Pour Hideaki ANNO, la NERV est "un groupe d'amateurs", qui intervient dans le domaine des professionnels (l'armée des Nations-Unies) suite à l'échec de ceux-ci. Une métaphore pour désigner la "mission" que se donne le studio GAINAX, initialement constitué, faut-il le rappeler, d'amateurs, de fans, au milieu des pros de l'animation et de la production de masse. Se comparant à Misato, ANNO se dit être quelqu'un de chanceux, agissant "au feeling" en fonction des évènements.

En ce qui concerne l'aspect formel des épisodes 25 et 26 de la série, ANNO explique que, d'un point de vue scénaristique, seul l'ép.25 a été terminé à temps. L'ép.26 n'en était encore qu' à l'état de plan. Par manque de temps, en tout cas en partie, ANNO a dû renoncé à travailler sur cellulo. Mais loin de regretter cela, il en est extrèmement content. Parce que cela l'a libéré d'un certain nombre d'idées reçues, notamment sur le caractère indispensable des cellulos dans l'animation. Egalement parce que cela lui a permis d'inclure une dimension plus personnelle à son oeuvre, en privilégiant le message à la forme. Raison pour laquelle il s'indigne contre ceux qui, parmi les gens du milieu de l'animation, l'ont accusé d'avoir bâclé la fin de sa série, sans se demander quelles idées il pouvait bien y avoir derrière ce type de représentation.

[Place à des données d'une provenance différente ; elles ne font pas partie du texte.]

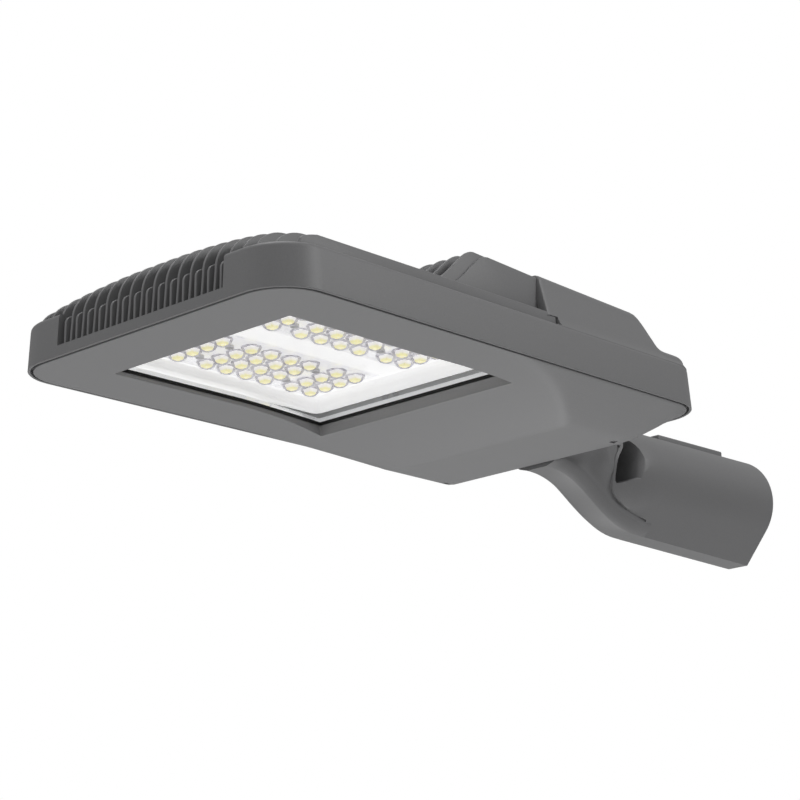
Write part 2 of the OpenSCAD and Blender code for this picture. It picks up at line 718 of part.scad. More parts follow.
// Section of the tube: a circle whose flanks run down to the keel strip
module tube_section(r, depth) {
  circle(r);
  translate([depth - 1, -keel_w / 2]) square([1, keel_w]);
}

// Tube with its keel, rounded off towards the head
module tube_body() {
  hull() {
    for (a = [8, 30, 50, 70, 90]) translate([neck_x1 - (neck_x1 - tube_x0) * cos(a), 0, 0])
      rotate([0, 90, 0]) linear_extrude(0.1) circle(tube_front_r * sin(a));
    translate([neck_x1, 0, 0]) rotate([0, 90, 0]) linear_extrude(0.1)
      tube_section(tube_front_r + 0.4, keel_z - keel_rise);
    translate([-0.1, 0, 0]) rotate([0, 90, 0]) linear_extrude(0.1) tube_section(tube_r, keel_z);
  }
}

// The tube cut back at its front, where the neck runs up in front of it
module tube_shell() {
  difference() {
    tube_body();
    across(3 * tube_r)
      polygon([[tube_x0 - 6, mouth_top - 2], [mouth_x0 - 2, mouth_top - 2], [mouth_x0 - 2, -12],
        [mouth_x0 + 16, -25], [neck_x1 + 4, 9 - keel_z], [neck_x1 + 10, -2 * keel_z],
        [tube_x0 - 6, -2 * keel_z]]);
  }
}

// Raised pad that follows the top of the tube and holds the set screws
module screw_pad() {
  across(2 * pad_half)
    polygon([[pad_x0, 0], [pad_x0, tube_front_r + pad_h + 0.5], [pad_x1, tube_r + pad_h - 0.2], [pad_x1, 0]]);
}

module spigot_arm() color([0.42, 0.42, 0.43]) difference() {
  union() {
    tube_shell();
    screw_pad();
    difference() {
      loft([for (i = [0:22]) neck_ring(i / 20)]);
      in_body() across(body_w) frame_side();
    }
  }
  // Pole socket, stop ring and room for the cable
  translate([-socket_l, 0, 0]) rotate([0, 90, 0]) cylinder(h = socket_l + 1, r = socket_r);
  translate([-socket_l - stop_t - 1, 0, 0]) rotate([0, 90, 0]) cylinder(h = stop_t + 2, r = cable_d / 2);
  translate([-socket_l - stop_t - cable_room_l, 0, 0]) rotate([0, 90, 0])
    cylinder(h = cable_room_l, r = socket_r - 1.5);
  translate([mouth_x0 + 1, 0, front_room_z]) rotate([0, 90, 0])
    cylinder(h = -mouth_x0 - socket_l - stop_t - cable_room_l, r = front_room_r);
  side_mouth();
  // Cable duct up into the lug of the housing
  in_body() {
    translate([duct_x, 0, -rim_z + 2]) rotate([0, 90, 0]) cylinder(h = 50, r = duct_r);
    translate([duct_x, 0, -rim_z + 2]) cylinder(h = 60, r = duct_r);
    for (s = [-1, 1]) translate([arm_bolt_x, s * arm_bolt_y, -arm_bolt_d]) cylinder(h = 60, r = arm_bolt_r);
  }
  set_screw_places() cylinder(h = 30, r = set_screw_d / 2);
}

// Arched openings in both sides of the tube, where the cable can be reached
module side_mouth() {
  r = mouth_w / 2;
  for (s = [-1, 1]) translate([0, s * (front_room_r - 2 + tube_r), 0]) {
    translate([mouth_x0 + r, 0, mouth_top - r]) rotate([90, 0, 0])
      cylinder(h = 2 * tube_r, r = r, center = true);
    across(2 * tube_r)
      polygon([[mouth_x0, mouth_top - r], [mouth_x0 + mouth_w, mouth_top - r],
        [mouth_x0 + mouth_w, mouth_low + 9], [mouth_x0, mouth_low]]);
  }
}

module set_screw_places() {
  for (i = [0, 1]) translate([-set_screw_x - i * set_screw_gap, 0, socket_r - 2]) children();
}

module arm_bolts() color([0.72, 0.72, 0.73]) in_body()
  for (s = [-1, 1]) translate([arm_bolt_x, s * arm_bolt_y, 0]) {
    translate([0, 0, -arm_bolt_d + 1]) cylinder(h = arm_bolt_d - 1 + lug_top + 1.8, r = arm_bolt_r - 0.1);
    translate([0, 0, lug_top + 1.6]) cylinder(h = 5.5, r = 7.2, $fn = 6);
  }

module arm_washers() color([0.72, 0.72, 0.73]) in_body()
  for (s = [-1, 1]) translate([arm_bolt_x, s * arm_bolt_y, lug_top]) difference() {
    cylinder(h = 1.6, r = 8);
    translate([0, 0, -1]) cylinder(h = 4, r = arm_bolt_r + 0.2);
  }

// Hexagon-socket set screws in the pad, clear of the bore
module set_screws() color([0.7, 0.7, 0.71])
  set_screw_places() translate([0, 0, 2.6]) difference() {
    cylinder(h = tube_r + pad_h - socket_r - 1.4, r = set_screw_d / 2 - 0.1);
    translate([0, 0, tube_r + pad_h - socket_r - 5]) cylinder(h = 10, r = 2.3, $fn = 6);
  }

housing();
lower_frame();
rim_gasket();
window_glass();
glass_gasket();
glass_clips();
reflector();
thermal_pad(-1);  // thermal_pad_left
thermal_pad(1);  // thermal_pad_right
led_board(-1);  // led_board_left
led_board(1);  // led_board_right
led_chips();
lens_plate(-1);  // lens_plate_left
lens_plate(1);  // lens_plate_right
optic_screws();
gear_tray();
tray_screws();
driver();
surge_protector();
terminal_block();
cable_clamp();
wire_grommet();
breather_plug();
frame_screws();
spigot_arm();
arm_bolts();
arm_washers();
set_screws();
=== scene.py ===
"""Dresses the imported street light: camera, studio, finishes and detailed pieces.

The pieces stand for plainer solids of the CAD model. Sizes are in millimetres and heights
count from the rim, where nothing else is said.
"""

import logging
import math
from collections.abc import Callable, Iterable, Sequence
from dataclasses import dataclass, field
from enum import Enum
from typing import Any

import bmesh
import bpy
from mathutils import Matrix, Vector


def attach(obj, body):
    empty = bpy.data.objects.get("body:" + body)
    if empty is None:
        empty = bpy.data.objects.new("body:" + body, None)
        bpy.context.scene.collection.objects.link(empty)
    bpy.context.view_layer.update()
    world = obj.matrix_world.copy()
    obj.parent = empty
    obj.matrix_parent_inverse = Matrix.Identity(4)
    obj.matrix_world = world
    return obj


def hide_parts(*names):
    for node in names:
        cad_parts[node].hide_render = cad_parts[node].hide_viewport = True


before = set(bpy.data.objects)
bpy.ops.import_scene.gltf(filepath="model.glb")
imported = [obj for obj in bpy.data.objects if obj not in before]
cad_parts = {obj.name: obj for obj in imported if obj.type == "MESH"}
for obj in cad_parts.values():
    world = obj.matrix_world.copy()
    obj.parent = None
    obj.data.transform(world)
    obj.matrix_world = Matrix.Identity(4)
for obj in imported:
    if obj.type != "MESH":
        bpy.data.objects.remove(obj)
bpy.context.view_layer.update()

log = logging.getLogger("street_light")

MM = 0.001
HEAD_FRONT = 611.0
RIM_HEIGHT = 13.5
WELD = 0.000005
CURVE_STEPS = 16
BODY = "root"
WHITE = (1.0, 1.0, 1.0, 1.0)
Test = Callable[[Vector, Vector], bool]
Point = tuple[float, float]
Colour = tuple[float, float, float]


def head(x: float, y: float, z: float) -> Vector:
    """Turns millimetres from the rim's front, the middle plane and the rim into the part's metres."""
    return Vector(((x - HEAD_FRONT) * MM, y * MM, (z + RIM_HEIGHT) * MM))


def arm(x: float, y: float, z: float) -> Vector:
    """Turns millimetres from the middle of the pole socket's mouth into metres."""
    return Vector((x * MM, y * MM, z * MM))


class Mix(Enum):
    """What becomes of two solids that are combined."""

    ADD = "UNION"
    CUT = "DIFFERENCE"


# ---------------------------------------------------------------- modelling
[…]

En ce qui concerne la réaction des fans, ANNO se veut clair. Les otaku, qui sont les principaux expéditeurs des mails virulents reçus par le studio, n'ont en effet pas apprécié la fin de la série, critiquant le manque de continuité avec le reste de la série, et l'absence de réponses à un certain nombre de questions qui restaient en suspens. ANNO critique le fait que ces réactions sont toujours anonymes et que leurs auteurs tombent ainsi dans la facilité. Constamment enfermés chez eux, partagés entre leur ordinateur et leurs animes, les anime-fans ne sortent pas de leur univers, dans lequel ils se sentent en sécurité. Ils sont pris pour des imbéciles. Ce que voulait ANNO, c'est faire comprendre qu'un des rôles de l'animation japonaise devrait être d'ouvrir ces otaku sur le monde. Non pas en leur faisant fuir les anime, mais seulement en les incitant à aller voir également ce qui se passe ailleurs, pour rencontrer des gens, et nouer de véritables relations humaines. Ayant lui même été fan d'anime pendant 21 ans, ANNO parle en connaissance de cause: ces réflections reposent en effet sur son propre passé d'otaku.


Dans l'interview de 1997, ANNO revient sur ces déclarations, qu'il dit regretter, tout en continuant à les penser: en effet, comment demander aux anime-fans de sortir de chez eux pour affronter la réalité, alors que justement ils regardent des anime pour échapper à cette réalité? Quant aux professionnels, certains ont estimé qu'ANNO "sciait la branche même sur laquelle il était assis", c'est à dire qu'il cherchait à changer la chose même de laquelle il vivait. ANNO constate donc que les anime-fans et les professionnels de l'animation détestent se remettre en cause. En ce sens, il considère son travail et Eva comme intolérables à leurs yeux, parce qu'il est stupide de crier que l'on a été rejeté à ceux qui sont justement à l'origine de ce rejet.

En conclusion, et ce qui suit me sera tout à fait personnel, je dirai qu'ANNO me semble être quelqu'un d'assez particulier. Il se sent (probablement à raison, mais peut-être pas autant qu'il le dit quand même) comme une victime, rejetée par ses pairs. Il semble mieux assumer ses actes que ses opinions, peut-être parce qu'il n'a pas le choix, et être assez peu ouvert aux critiques: lorsqu'elles sont négatives, il s'indigne; lorsqu'elles sont positives, il déplore qu'elles ne soient pas fondées. Il n'empêche que c'est un travailleur acharné, passionné par ce qu'il fait, et que ses productions, Evangelion en tête, auraient plus de choses à apprendre qu'à envier à celles des professionnels de l'animation, qui pour certains le désapprouvent si vivement. Pour résumer, je dirais qu'ANNO est un mec très doué, mais qui comme tous les artistes est un peu excentrique (il n'y a qu'à voir la réaction de Miyazaki suite à Mononoke Hime - voir les différents AnimeLand s'y rapportant) et un tout petit peu trop égocentrique... Espérons toutefois que ses oeuvres à venir, pour le studio Ghibli, seront d'une aussi bonne qualité qu'Eva, qui à mes yeux reste ce qui s'est fait de mieux en matière d'anime à l'heure actuelle.